--- START RAW DATA ---

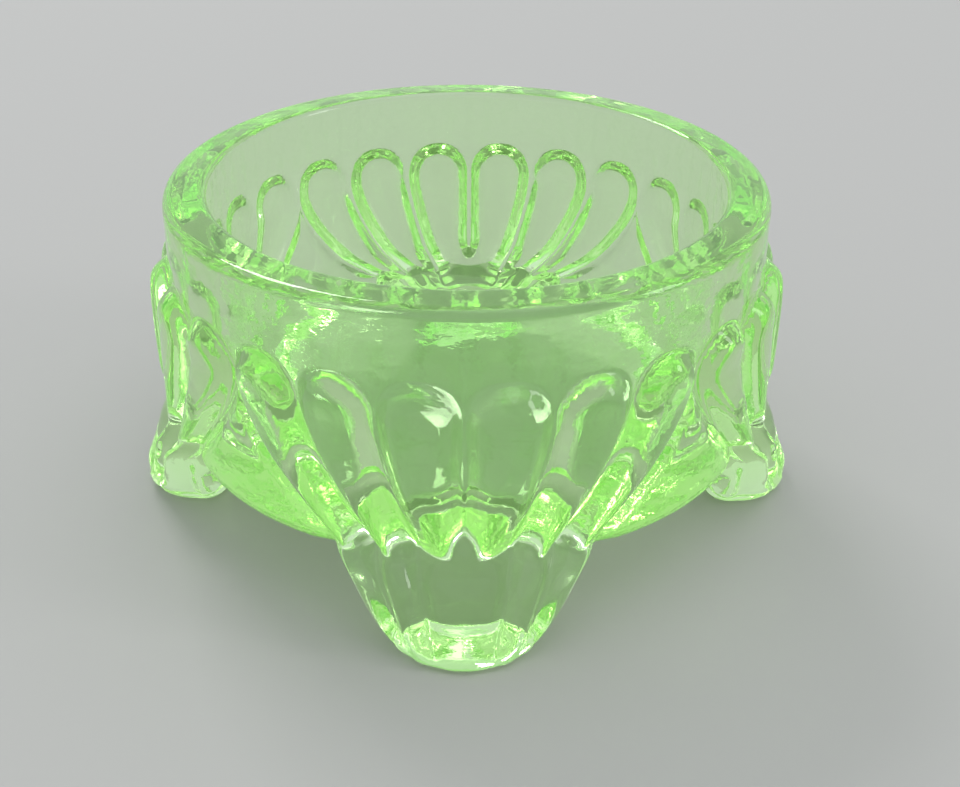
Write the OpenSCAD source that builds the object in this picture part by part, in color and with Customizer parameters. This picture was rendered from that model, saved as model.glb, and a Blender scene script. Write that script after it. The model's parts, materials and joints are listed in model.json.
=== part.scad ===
// Pressed-glass dish: a round straight-sided bowl with a rounded lip and a plain collar, a belt of raised
// petals below the collar, and four fluted feet. The petals above each foot lean together and run down into
// its flutes. The glass is one pressing; each module below is one region of it, and the regions meet face to
// face. +Z is up, the origin is on the bowl's axis at the level the feet stand on, and one foot points to -Y.

/* [Bowl] */
// Outside diameter of the rim and collar
rim_d = 70; // [60:1:84]
// Height of the lip above the surface the dish stands on
dish_h = 40.4; // [34:0.1:48]
// Thickness of the glass at the rim
wall_t = 5; // [4:0.1:6]
// How much the well narrows on each side from the lip to its lower corner
well_draft = 0.8; // [0.2:0.1:1.5]
// Radius of the corner between the well's wall and its floor
well_corner_r = 6; // [3:0.5:8]
// Thickness of the glass in the floor of the well
floor_t = 3.8; // [2.5:0.1:6]
// Height of the bowl's underside above the surface the dish stands on
heel_h = 9.2; // [8:0.1:12]
// Width of the bevel round the underside
heel_bevel = 2.8; // [1.5:0.1:3.5]

/* [Rim and collar] */
// Height of the lip ring
lip_h = 4; // [3:0.1:4.5]
// Radius of the lip's outer corner
lip_outer_r = 1.3; // [0.6:0.1:1.8]
// Radius of the lip's inner corner
lip_inner_r = 0.8; // [0.4:0.1:1.5]
// Height of the plain collar under the lip ring
collar_h = 4; // [2:0.1:6]

/* [Petals] */
// How far the grooves between the petals lie inside the collar's face
groove_in = 0.5; // [0.3:0.05:0.8]
// How far a petal's crest stands out from the grooves beside it
petal_out = 1.7; // [1:0.05:2.2]
// Width of the steep edge all round a petal
petal_edge = 2.6; // [1.5:0.1:3.5]
// How far the knee of each foot pushes the petals out
knee_out = 1.5; // [0.5:0.1:2.5]
// Share of their spacing that the petals lose as they run down into a foot
petal_pinch = 0.46; // [0.3:0.01:0.5]

/* [Feet] */
// How far the toe reaches beyond the rim
toe_reach = 5.6; // [3:0.1:8]
// How far the front of the ankle stands out beyond the rim
ankle_out = 2.1; // [1:0.1:3]
// Half the width of a foot where it leaves the bowl
ankle_half_w = 14; // [11:0.1:15]
// Half the width of a foot just above its sole
paw_half_w = 9; // [7:0.1:10.5]
// Half the width of the flat sole
sole_half_w = 6.5; // [5:0.1:8]
// How far inside the rim's edge the widest place of each sole lies
sole_in = 1.2; // [0:0.1:4]
// Length of the foot behind its widest place
foot_back = 5.3; // [4:0.1:6]
// How far the flutes stand out on a foot
flute_out = 0.9; // [0.3:0.05:1.3]

/* [Hidden] */
$fn = 96;

rim_r = rim_d / 2;
well_r = rim_r - wall_t;
sole_r = rim_r - sole_in;
// thickness of the glass left outside the bowl's cylinder in the grooves
groove_skin = 0.2;
cup_r = rim_r - groove_in - groove_skin;
floor_z = heel_h + floor_t;
heel_z = heel_h + heel_bevel;
petal_top_z = dish_h - lip_h - collar_h;
foot_step = 90;
petal_step = 15;
// angle on each side of a foot that its petals cover
sector = 45;
petal_cols = 48;
petal_rows = 11;
foot_cols = 24;
glass_green = [0.55, 0.85, 0.42, 0.75];
glass_pale = [0.66, 0.86, 0.58, 0.75];

function smooth(t) = t <= 0 ? 0 : t >= 1 ? 1 : t * t * (3 - 2 * t);
function mix(a, b, t) = a + (b - a) * t;

// A petal's rise at a distance inside its outline, 0 in the grooves and 1 on the crest: a steep round edge
// and a flatter middle.
crown_share = 0.2;
function pad(inside, half_w) =
    let (d = max(0, inside))
    mix(sin(90 * min(1, d / petal_edge)), sin(90 * min(1, d / half_w)), crown_share);

// The angle u is measured from the middle of the foot. Down runs from 0 at the petals' tops, which are
// half-round arches, to 1 at the top of the foot. Near the foot the two middle petals become one wide flute.
function half_petal_w(down) = rim_r * PI / 180 * petal_step / 2 * pinch(down);
function narrow_petal(u, down) =
    let (
        w = half_petal_w(down),
        across = w * abs((abs(u) % petal_step) / petal_step * 2 - 1),
        above = max(0, w - (petal_top_z - heel_z) * down)
    )
    pad(w - norm([across, above]), w);
function wide_petal(u, down) =
    abs(u) < petal_step
        ? pad(half_petal_w(down) * 2 * (1 - abs(u) / petal_step), 2 * half_petal_w(down))
        : narrow_petal(u, down);
function petal_shape(u, down) =
    mix(narrow_petal(u, down), wide_petal(u, down), smooth((down - 0.6) / 0.35));

// One point of the petal belt.
function pinch(down) = 1 - petal_pinch * pow(max(0, (down - 0.25) / 0.75), 1.4);
function knee(u, down) = knee_out * pow(cos(2 * u), 2) * smooth(down / 0.3);
function belt_r(u, down) =
    rim_r - groove_in * smooth(down / 0.3) + knee(u, down) + petal_out * petal_shape(u, down);
function belt_z(down) = mix(petal_top_z, heel_z, down);
function polar(r, a, z) = [r * sin(a), -r * cos(a), z];
function belt_point(u, down) = polar(belt_r(u, down), u * pinch(down), belt_z(down));

// The inside of a row lies on the bowl's cylinder: its corners are set out so that the flat
// stretches between them only touch the cylinder.
function skin_r(r, step, down) = r / cos(step * pinch(down) / 2);
function belt_inner(u, down) =
    polar(skin_r(cup_r, 2 * sector / petal_cols, down), u * pinch(down), belt_z(down));

// A foot's plan outline at height z is half an ellipse with flutes. It passes into the belt's
// lowest row at the top of the foot.
function foot_half_w(z) = lookup(z / heel_z, [
    [0, sole_half_w],
    [0.08, mix(sole_half_w, paw_half_w, 0.72)],
    [0.18, paw_half_w],
    [0.34, mix(paw_half_w, ankle_half_w, 0.3)],
    [0.57, mix(paw_half_w, ankle_half_w, 0.6)],
    [1, ankle_half_w]
]);
function foot_tip(z) = rim_r + lookup(z / heel_z, [
    [0, toe_reach - 0.9],
    [0.06, toe_reach - 0.15],
    [0.13, toe_reach],
    [0.25, mix(ankle_out, toe_reach, 0.75)],
    [0.5, mix(ankle_out, toe_reach, 0.35)],
    [0.8, mix(ankle_out, toe_reach, 0.05)],
    [1, ankle_out]
]);
function foot_outline(u, z) =
    let (
        flute = flute_out * wide_petal(u, 1) * smooth(z / 3),
        w = foot_half_w(z) + flute,
        d = foot_tip(z) - sole_r + flute
    )
    [w * sin(2 * u), -sole_r - d * cos(2 * u), z];
function foot_point(u, z) = mix(
    foot_outline(u, z), polar(belt_r(u, 1), u * pinch(1), z), smooth((z / heel_z - 0.75) / 0.25)
);

// The inside of a foot follows the bowl's cylinder and bevel, then runs back under the bowl
// and down to the sole.
bevel_r = cup_r - heel_bevel;
foot_heights = [1, 0.88, 0.76, 0.64, 0.52, 0.4, 0.29, 0.18, 0.1, 0.04, 0] * heel_z;
function rear_point(u, i) =
    let (z = heel_h * foot_heights[i] / foot_heights[2])
    [0.8 * foot_half_w(z) * u / sector, foot_back - sole_r, z];
function foot_inner(u, i) =
    i == 0 ? polar(skin_r(cup_r, 2 * sector / foot_cols, 1), u * pinch(1), heel_z)
    : i == 1 ? polar(skin_r(bevel_r, 2 * sector / foot_cols, 1), u * pinch(1), heel_h)
    : rear_point(u, i);

// A closed solid between two equal grids of points, the second one behind the first.
module between(front, back) {
    rows = len(front);
    cols = len(front[0]);
    n = rows * cols;
    function at(side, i, j) = side * n + i * cols + j;
    function quad(a, b, c, d) = [[a, b, c], [a, c, d]];
    skins = [
        for (i = [0:rows - 2], j = [0:cols - 2]) each concat(
            quad(at(0, i, j), at(0, i, j + 1), at(0, i + 1, j + 1), at(0, i + 1, j)),
            quad(at(1, i, j), at(1, i + 1, j), at(1, i + 1, j + 1), at(1, i, j + 1))
        )
    ];
    ends = [
        for (j = [0:cols - 2]) each concat(
            quad(at(0, 0, j), at(1, 0, j), at(1, 0, j + 1), at(0, 0, j + 1)),
            quad(at(0, rows - 1, j), at(0, rows - 1, j + 1), at(1, rows - 1, j + 1), at(1, rows - 1, j))
        )
    ];
    sides = [
        for (i = [0:rows - 2]) each concat(
            quad(at(0, i, 0), at(0, i + 1, 0), at(1, i + 1, 0), at(1, i, 0)),
            quad(at(0, i, cols - 1), at(1, i, cols - 1), at(1, i + 1, cols - 1), at(0, i + 1, cols - 1))
        )
    ];
    points = concat([for (row = front) each row], [for (row = back) each row]);
    polyhedron(points = points, faces = concat(skins, ends, sides), convexity = 6);
}

// The ring at the top of the bowl, flat with rounded corners.
module lip() {
    color(glass_green)
        rotate_extrude() {
            translate([well_r, dish_h - lip_h]) square([wall_t, lip_h - lip_outer_r]);
            translate([well_r + lip_inner_r, dish_h - lip_outer_r])
                square([wall_t - lip_inner_r - lip_outer_r, lip_outer_r]);
            translate([well_r, dish_h - lip_outer_r])
                square([lip_inner_r, lip_outer_r - lip_inner_r]);
            lip_corner(well_r + lip_inner_r, lip_inner_r, well_r);
            lip_corner(rim_r - lip_outer_r, lip_outer_r, rim_r - lip_outer_r);
        }
}

// A quarter disc at the top of the lip, centred at radius x, with its square from radius left outwards.
module lip_corner(x, r, left) {
    intersection() {
        translate([x, dish_h - r]) circle(r = r);
        translate([left, dish_h - r]) square([r, r]);
    }
}

// The plain band between the lip and the petals' tops.
module collar() {
    color(glass_pale)
        translate([0, 0, petal_top_z])
            difference() {
                cylinder(r = rim_r, h = collar_h);
                translate([0, 0, -1]) cylinder(r = well_r, h = collar_h + 2);
            }
}

// Half of the bowl's section below the collar, from the axis outwards.
module bowl_section() {
    low_r = well_r - well_draft;
    difference() {
        polygon([
            [0, heel_h], [bevel_r, heel_h], [cup_r, heel_z], [cup_r, petal_top_z], [0, petal_top_z]
        ]);
        polygon([
            [0, floor_z + well_corner_r], [low_r, floor_z + well_corner_r],
            [well_r, petal_top_z + 0.01], [0, petal_top_z + 0.01]
        ]);
        translate([low_r - well_corner_r, floor_z + well_corner_r]) circle(r = well_corner_r);
        translate([0, floor_z]) square([low_r - well_corner_r, well_corner_r + 0.01]);
    }
}

// The wall of the bowl, behind the petals, down to the well's floor.
module bowl_wall() {
    color(glass_pale)
        rotate_extrude()
            intersection() {
                bowl_section();
                translate([0, floor_z]) square([rim_r, dish_h]);
            }
}

// The floor of the bowl, with the bevelled underside.
module bowl_floor() {
    color(glass_green)
        rotate_extrude()
            intersection() {
                bowl_section();
                square([rim_r, floor_z]);
            }
}

// The belt of six petals over one foot.
module petals(side) {
    us = [for (j = [0:petal_cols]) mix(-sector, sector, j / petal_cols)];
    downs = [for (i = [0:petal_rows]) pow(i / petal_rows, 1.25)];
    color(glass_green)
        rotate([0, 0, side * foot_step])
            between(
                [for (d = downs) [for (u = us) belt_point(u, d)]],
                [for (d = downs) [for (u = us) belt_inner(u, d)]]
            );
}

// One foot, from the top of its ankle to its flat sole.
module foot(side) {
    us = [for (j = [0:foot_cols]) mix(-sector, sector, j / foot_cols)];
    rows = [0:len(foot_heights) - 1];
    color(glass_pale)
        rotate([0, 0, side * foot_step])
            between(
                [for (i = rows) [for (u = us) foot_point(u, foot_heights[i])]],
                [for (i = rows) [for (u = us) foot_inner(u, i)]]
            );
}

lip();
collar();
bowl_wall();
bowl_floor();
petals(0);  // petals_front
petals(1);  // petals_right
petals(2);  // petals_back
petals(3);  // petals_left
foot(0);  // foot_front
foot(1);  // foot_right
foot(2);  // foot_rear
foot(3);  // foot_left
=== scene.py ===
import json
import math

import bmesh
import bpy
from mathutils import Matrix, Vector

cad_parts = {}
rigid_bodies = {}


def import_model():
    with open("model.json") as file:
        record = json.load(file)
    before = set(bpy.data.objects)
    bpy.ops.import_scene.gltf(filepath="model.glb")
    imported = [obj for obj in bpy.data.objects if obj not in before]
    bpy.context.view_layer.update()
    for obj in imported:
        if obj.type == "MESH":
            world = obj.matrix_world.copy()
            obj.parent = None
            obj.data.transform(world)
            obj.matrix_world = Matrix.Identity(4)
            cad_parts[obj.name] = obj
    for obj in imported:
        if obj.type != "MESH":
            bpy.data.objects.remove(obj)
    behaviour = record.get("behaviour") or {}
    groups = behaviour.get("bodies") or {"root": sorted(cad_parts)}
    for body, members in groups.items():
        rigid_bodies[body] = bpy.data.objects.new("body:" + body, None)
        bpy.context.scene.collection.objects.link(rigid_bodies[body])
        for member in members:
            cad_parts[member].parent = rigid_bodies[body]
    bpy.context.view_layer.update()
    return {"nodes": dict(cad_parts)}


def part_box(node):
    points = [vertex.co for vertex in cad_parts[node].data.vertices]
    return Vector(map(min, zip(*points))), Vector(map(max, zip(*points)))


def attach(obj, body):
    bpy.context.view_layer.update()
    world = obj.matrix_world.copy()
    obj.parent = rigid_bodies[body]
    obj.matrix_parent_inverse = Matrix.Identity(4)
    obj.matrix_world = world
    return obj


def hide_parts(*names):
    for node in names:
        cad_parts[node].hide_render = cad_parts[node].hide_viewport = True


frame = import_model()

mm = 0.001


def mix(a, b, t):
    return a + (b - a) * t


def smooth(t):
    t = min(1.0, max(0.0, t))
    return t * t * (3 - 2 * t)


def steps(count):
    return [i / count for i in range(count + 1)]


def along(points, x):
    # a soft curve through (x, y) pairs that never swings past them
    slopes = [(b[1] - a[1]) / (b[0] - a[0]) for a, b in zip(points, points[1:])]
    i = max(k for k in range(len(slopes)) if k == 0 or points[k][0] <= x)

    def tangent(k):
        if k == 0 or k == len(slopes):
            return slopes[min(k, len(slopes) - 1)]
        a, b = slopes[k - 1], slopes[k]
        return 0 if a * b <= 0 else 2 * a * b / (a + b)

    (x0, y0), (x1, y1) = points[i], points[i + 1]
    h = x1 - x0
    t = (x - x0) / h
    curve = y0 * (1 + 2 * t) * (1 - t) ** 2 + h * tangent(i) * t * (1 - t) ** 2
    return curve + y1 * t * t * (3 - 2 * t) + h * tangent(i + 1) * t * t * (t - 1)


def polar(r, degrees, z):
    a = math.radians(degrees)
    return (r * math.sin(a), -r * math.cos(a), z)


def between(p, q, t):
    return tuple(mix(a, b, t) for a, b in zip(p, q))


def quarter(point, side):
    x, y, z = point
    return [(x, y, z), (-y, x, z), (-x, -y, z), (y, -x, z)][side]


def selectOnly(piece):
    bpy.ops.object.select_all(action="DESELECT")
    piece.select_set(True)
    bpy.context.view_layer.objects.active = piece


def edge(node, corner, axis):
    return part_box(node)[corner][axis] / mm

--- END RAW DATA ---

◆ **STATED TASK**
Transcribe the lines above from the one with "over one foot." through the one with "for body, members". Include both ends and leave out every other line.

◆ **RESULT FOR THIS EXERCISE**
// The belt of six petals over one foot.
module petals(side) {
    us = [for (j = [0:petal_cols]) mix(-sector, sector, j / petal_cols)];
    downs = [for (i = [0:petal_rows]) pow(i / petal_rows, 1.25)];
    color(glass_green)
        rotate([0, 0, side * foot_step])
            between(
                [for (d = downs) [for (u = us) belt_point(u, d)]],
                [for (d = downs) [for (u = us) belt_inner(u, d)]]
            );
}

// One foot, from the top of its ankle to its flat sole.
module foot(side) {
    us = [for (j = [0:foot_cols]) mix(-sector, sector, j / foot_cols)];
    rows = [0:len(foot_heights) - 1];
    color(glass_pale)
        rotate([0, 0, side * foot_step])
            between(
                [for (i = rows) [for (u = us) foot_point(u, foot_heights[i])]],
                [for (i = rows) [for (u = us) foot_inner(u, i)]]
            );
}

lip();
collar();
bowl_wall();
bowl_floor();
petals(0);  // petals_front
petals(1);  // petals_right
petals(2);  // petals_back
petals(3);  // petals_left
foot(0);  // foot_front
foot(1);  // foot_right
foot(2);  // foot_rear
foot(3);  // foot_left
=== scene.py ===
import json
import math

import bmesh
import bpy
from mathutils import Matrix, Vector

cad_parts = {}
rigid_bodies = {}


def import_model():
    with open("model.json") as file:
        record = json.load(file)
    before = set(bpy.data.objects)
    bpy.ops.import_scene.gltf(filepath="model.glb")
    imported = [obj for obj in bpy.data.objects if obj not in before]
    bpy.context.view_layer.update()
    for obj in imported:
        if obj.type == "MESH":
            world = obj.matrix_world.copy()
            obj.parent = None
            obj.data.transform(world)
            obj.matrix_world = Matrix.Identity(4)
            cad_parts[obj.name] = obj
    for obj in imported:
        if obj.type != "MESH":
            bpy.data.objects.remove(obj)
    behaviour = record.get("behaviour") or {}
    groups = behaviour.get("bodies") or {"root": sorted(cad_parts)}
    for body, members in groups.items():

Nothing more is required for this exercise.